There's a voice. Far away. Far away, but I'm floating. Floating on a very calm sea.
"Can you hear me? Open your eyes if you hear me?"
Everything's a blur, and my throat's raw. It burns, and that's all I can think of.
I feel a finger pinching my left earlobe. "John? Wake up, John!"
Open eyes reveal blurry light, indistinct moving forms. "How do you feel now?"
I try to talk but my throat! It's like a lava flow...then I feel ice pass my lips and I chew.
"Better," I croak. Someone wipes my eyes and things are clear again.
A surgeon walks into my cubby and looks at my chart, then he looks at me and walks over.
"Captain Anders? How're you feeling?"
I shake my head. "Not sure."
"Know where you are?"
"Not exactly where I'd like to be."
He chuckles. "Where would that be?"
"Back on my bike."
"Oh?"
"Back on my trip."
"Where to?"
"Everywhere."
"That sounds like a good trip. Okay, John, it looks like you're going to get off easy this time. Couple of isolated tumors, one was kinda big but it hadn't perforated the colon. Cells are, well, let's call it Stage I, and no nodes are involved. I think we got it all, and we did a simple resection so no colostomy bag for you."
"No kidding?"
"Yup. Generally speaking this is the way things'll go. Your oncologist will keep an eye on your labs for a while, maybe we'll do another colonoscopy in six months, but the good news is no chemo, no radiation. You'll be on a very restricted diet while things heal down there, but you ought to be back on the loose in a couple of months. You okay?"
I was crying. I mean crying like a baby, and the doc put his hand on my shoulder. It's hard to relate this kind of emotional upheaval if you haven't experienced anything like it before, but it's kind of like you've been led up to the steps to the gallows and they've just slipped the noose around your neck. The lever is pulled and you feel yourself falling – then the rope breaks and you land in red Cadillac convertible full of naked women. Life is sweet, life is limitlessly good again as the Caddie hurtles off into the sunset. In Sam's case no doubt one of those girls would be impaled on his pecker while he ate out the other, but to me it felt like nothing less than an epiphany.
"So, I'm going to..."
"Yup, you sure are. This is about as good as it gets, John, and I don't get to give many people news as good as this. Now, if you feel up to it, I'll go get those people waiting for you up to speed, and maybe we can get one or two back here to see you..."

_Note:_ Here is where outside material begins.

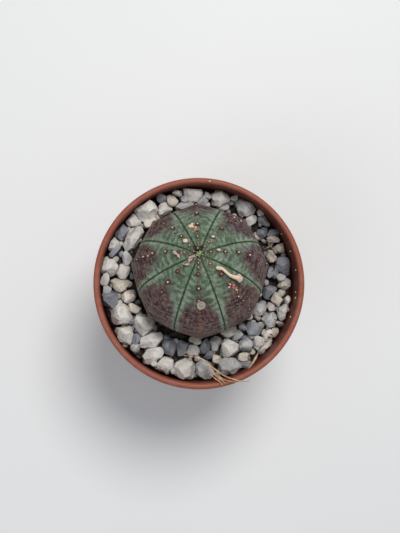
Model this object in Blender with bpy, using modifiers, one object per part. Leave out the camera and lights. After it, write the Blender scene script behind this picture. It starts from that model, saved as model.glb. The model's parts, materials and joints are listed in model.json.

Hell, I was still crying when the girls got back to recovery.
+++++
And I was home five days later, still on a bland liquid diet, still as confused as I had been about Rhea and Deborah, but something vast, vast and limitless as an ocean had happened to me in the hours after that procedure. I was in effect 'born again' – not in a religious sense but in my desire to experience life as I never had before. I wanted to live, to love, to see everything I possibly could and experience all the nitty-gritty aspects of reality I'd spend a lifetime avoiding. Sure, I know it sounds trite – and perhaps it was – but I was suddenly, and for the first time in my life, quite in love with the idea of being alive.
You can take waking up tomorrow morning for granted just so long.
+++++
Sam's was another story, however. He was always alive – in the truest sense of the word, out there everyday pushing the envelope of his existence to the very limits of his imagination. About a week after I got out of the misery ward he wanted to come over, telling me he needed to talk about life and love and, of course, motorcycles for a while. He seemed a little too excited, and I felt 'something was up'.
He'd given up his Porsche during the divorce and had settled in with a worthy substitute, a '69 Aston Martin DBS, deep metallic blue-gray with slate leather. I shuddered to think of the upkeep, but admired his willingness to embark on any path that led him towards wretched excess, and this latest car was certainly a testament to that willingness. Surely, I thought, he'd had to hire a full-time mechanic just to keep the the thing running, but I had to admit the car attracted all kinds of attention.
We sat out on the little flagstone patio in my backyard, deep in late afternoon shade, and he toyed with a beer while I looked at the goop I was supposed to be drinking. I'd have killed for a glass of orange juice, but that wasn't on the approved list just yet.
"What do you want to do about the motorcycles?" Sam asked, getting right to the point as he finished his first beer.
"What do you mean, what do I want to do?"
"Are you done with the trip?"
"Not unless the doctors tell me I can't travel anymore."
He smiled. "You mean it? You want to carry on?"
"Fuck yeah," I said, grinning.
"Well, that's a load off," he said, smiling his old smile, the same smile I'd first admired as a freshman in college.